Provided data:

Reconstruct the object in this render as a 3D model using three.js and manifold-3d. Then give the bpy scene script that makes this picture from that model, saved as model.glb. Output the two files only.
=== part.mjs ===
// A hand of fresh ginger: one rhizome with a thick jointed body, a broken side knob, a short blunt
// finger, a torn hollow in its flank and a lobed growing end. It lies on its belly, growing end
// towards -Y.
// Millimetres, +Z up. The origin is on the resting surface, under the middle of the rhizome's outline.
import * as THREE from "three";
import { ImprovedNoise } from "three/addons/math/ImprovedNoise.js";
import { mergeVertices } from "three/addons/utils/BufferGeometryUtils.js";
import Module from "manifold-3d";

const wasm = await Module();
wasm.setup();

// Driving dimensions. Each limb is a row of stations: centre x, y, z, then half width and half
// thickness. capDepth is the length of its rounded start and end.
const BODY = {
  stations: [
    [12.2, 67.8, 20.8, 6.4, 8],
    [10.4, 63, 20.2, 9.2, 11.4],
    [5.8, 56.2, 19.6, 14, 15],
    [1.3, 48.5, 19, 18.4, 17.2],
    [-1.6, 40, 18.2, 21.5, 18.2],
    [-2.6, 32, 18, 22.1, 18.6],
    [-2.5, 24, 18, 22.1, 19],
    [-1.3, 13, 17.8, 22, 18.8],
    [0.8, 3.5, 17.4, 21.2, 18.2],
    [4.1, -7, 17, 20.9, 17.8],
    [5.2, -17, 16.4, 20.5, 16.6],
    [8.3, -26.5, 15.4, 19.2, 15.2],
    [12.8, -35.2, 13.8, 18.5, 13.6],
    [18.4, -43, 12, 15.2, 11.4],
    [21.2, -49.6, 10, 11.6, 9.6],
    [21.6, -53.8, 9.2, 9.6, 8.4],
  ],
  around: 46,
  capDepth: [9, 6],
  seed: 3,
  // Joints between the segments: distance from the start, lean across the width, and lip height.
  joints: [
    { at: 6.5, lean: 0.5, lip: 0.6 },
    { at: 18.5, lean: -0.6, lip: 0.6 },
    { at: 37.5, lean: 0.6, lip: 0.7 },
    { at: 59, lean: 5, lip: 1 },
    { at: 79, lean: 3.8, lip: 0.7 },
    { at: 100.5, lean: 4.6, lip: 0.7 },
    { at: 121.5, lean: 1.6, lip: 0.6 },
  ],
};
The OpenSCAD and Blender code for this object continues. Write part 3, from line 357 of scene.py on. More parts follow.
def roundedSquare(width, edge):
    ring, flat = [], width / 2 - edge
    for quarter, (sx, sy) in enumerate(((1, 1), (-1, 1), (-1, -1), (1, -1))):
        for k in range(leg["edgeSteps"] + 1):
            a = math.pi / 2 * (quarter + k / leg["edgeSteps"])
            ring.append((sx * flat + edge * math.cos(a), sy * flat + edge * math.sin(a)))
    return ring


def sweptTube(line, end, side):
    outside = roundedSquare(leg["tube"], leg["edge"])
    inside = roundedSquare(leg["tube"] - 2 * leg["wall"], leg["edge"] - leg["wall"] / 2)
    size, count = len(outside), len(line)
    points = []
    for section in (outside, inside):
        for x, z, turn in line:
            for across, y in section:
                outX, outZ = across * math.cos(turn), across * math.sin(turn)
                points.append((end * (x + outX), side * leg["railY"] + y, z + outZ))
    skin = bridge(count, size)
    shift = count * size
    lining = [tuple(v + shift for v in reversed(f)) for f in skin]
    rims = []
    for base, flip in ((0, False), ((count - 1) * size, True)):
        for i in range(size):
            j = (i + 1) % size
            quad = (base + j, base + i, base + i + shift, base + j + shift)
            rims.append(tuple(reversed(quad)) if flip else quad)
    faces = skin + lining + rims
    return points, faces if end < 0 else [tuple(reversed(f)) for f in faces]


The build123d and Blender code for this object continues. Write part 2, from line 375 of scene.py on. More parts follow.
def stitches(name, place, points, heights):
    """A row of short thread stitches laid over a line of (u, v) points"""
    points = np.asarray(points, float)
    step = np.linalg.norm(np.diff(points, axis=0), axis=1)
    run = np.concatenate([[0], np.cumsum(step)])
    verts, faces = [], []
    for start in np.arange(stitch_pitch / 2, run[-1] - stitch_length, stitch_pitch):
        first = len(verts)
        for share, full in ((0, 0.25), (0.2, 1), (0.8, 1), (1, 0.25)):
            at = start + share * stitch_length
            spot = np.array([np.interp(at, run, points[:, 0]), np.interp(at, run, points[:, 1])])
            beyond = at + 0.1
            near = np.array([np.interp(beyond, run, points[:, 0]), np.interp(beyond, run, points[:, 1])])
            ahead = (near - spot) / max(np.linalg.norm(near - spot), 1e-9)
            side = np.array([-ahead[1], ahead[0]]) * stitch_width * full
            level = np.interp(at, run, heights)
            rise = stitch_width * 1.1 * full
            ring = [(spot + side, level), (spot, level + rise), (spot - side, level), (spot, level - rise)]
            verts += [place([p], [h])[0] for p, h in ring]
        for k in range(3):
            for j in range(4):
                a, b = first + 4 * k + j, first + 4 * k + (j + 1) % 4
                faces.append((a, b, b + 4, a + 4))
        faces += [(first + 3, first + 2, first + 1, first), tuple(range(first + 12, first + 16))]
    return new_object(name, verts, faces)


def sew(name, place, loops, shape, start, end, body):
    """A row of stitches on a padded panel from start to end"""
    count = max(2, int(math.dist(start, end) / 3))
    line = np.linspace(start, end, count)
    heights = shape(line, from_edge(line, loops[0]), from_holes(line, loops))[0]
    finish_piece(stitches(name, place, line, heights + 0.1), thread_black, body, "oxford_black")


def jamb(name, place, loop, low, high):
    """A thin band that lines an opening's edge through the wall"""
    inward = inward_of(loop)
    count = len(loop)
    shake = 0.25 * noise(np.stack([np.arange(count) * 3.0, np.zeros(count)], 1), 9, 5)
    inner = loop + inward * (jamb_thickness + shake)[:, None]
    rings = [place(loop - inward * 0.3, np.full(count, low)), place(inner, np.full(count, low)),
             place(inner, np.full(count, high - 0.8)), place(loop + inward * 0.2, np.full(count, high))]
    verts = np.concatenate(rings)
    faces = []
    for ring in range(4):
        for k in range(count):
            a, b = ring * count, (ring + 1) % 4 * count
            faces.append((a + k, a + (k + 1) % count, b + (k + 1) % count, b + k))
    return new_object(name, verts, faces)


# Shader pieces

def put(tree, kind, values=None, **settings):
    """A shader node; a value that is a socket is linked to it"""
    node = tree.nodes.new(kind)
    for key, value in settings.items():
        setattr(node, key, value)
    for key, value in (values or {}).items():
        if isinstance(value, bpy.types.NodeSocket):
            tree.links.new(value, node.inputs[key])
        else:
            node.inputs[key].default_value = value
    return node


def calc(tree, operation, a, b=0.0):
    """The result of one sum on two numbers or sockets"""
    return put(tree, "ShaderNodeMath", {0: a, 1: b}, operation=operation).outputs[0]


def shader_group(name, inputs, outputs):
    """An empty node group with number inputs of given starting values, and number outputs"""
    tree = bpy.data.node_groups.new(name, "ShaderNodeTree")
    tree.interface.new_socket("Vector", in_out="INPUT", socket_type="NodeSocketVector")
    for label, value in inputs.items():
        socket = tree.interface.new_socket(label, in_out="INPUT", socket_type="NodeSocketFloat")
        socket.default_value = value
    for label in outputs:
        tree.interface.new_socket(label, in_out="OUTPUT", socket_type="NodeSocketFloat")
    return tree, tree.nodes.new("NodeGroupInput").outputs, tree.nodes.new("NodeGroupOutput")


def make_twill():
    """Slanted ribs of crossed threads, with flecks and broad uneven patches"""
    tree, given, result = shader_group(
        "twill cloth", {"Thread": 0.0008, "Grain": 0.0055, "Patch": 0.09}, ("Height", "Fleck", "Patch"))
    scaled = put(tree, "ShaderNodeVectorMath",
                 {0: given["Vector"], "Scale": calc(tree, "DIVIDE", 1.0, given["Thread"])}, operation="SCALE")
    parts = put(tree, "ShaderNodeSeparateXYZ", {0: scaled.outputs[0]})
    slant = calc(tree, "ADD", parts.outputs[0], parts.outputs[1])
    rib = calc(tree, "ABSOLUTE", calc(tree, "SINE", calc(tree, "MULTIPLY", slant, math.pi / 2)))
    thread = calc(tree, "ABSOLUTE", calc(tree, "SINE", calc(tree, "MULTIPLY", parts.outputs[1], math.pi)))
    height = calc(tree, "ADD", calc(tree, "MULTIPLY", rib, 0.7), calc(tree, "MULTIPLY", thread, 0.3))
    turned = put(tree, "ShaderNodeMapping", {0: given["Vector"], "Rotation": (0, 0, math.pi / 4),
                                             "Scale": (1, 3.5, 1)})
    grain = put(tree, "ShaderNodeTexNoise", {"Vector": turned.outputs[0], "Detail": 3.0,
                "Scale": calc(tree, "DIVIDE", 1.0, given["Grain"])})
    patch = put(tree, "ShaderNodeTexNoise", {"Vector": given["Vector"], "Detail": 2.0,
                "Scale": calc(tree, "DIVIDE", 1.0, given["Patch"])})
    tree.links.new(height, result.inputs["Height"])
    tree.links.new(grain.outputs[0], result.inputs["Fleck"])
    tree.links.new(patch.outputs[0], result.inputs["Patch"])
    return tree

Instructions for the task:
Give again the lines from the one with "The OpenSCAD and" to the one with "return ring", both lines included, exactly and with no other line.

Reply:
The OpenSCAD and Blender code for this object continues. Write part 3, from line 357 of scene.py on. More parts follow.
def roundedSquare(width, edge):
    ring, flat = [], width / 2 - edge
    for quarter, (sx, sy) in enumerate(((1, 1), (-1, 1), (-1, -1), (1, -1))):
        for k in range(leg["edgeSteps"] + 1):
            a = math.pi / 2 * (quarter + k / leg["edgeSteps"])
            ring.append((sx * flat + edge * math.cos(a), sy * flat + edge * math.sin(a)))
    return ring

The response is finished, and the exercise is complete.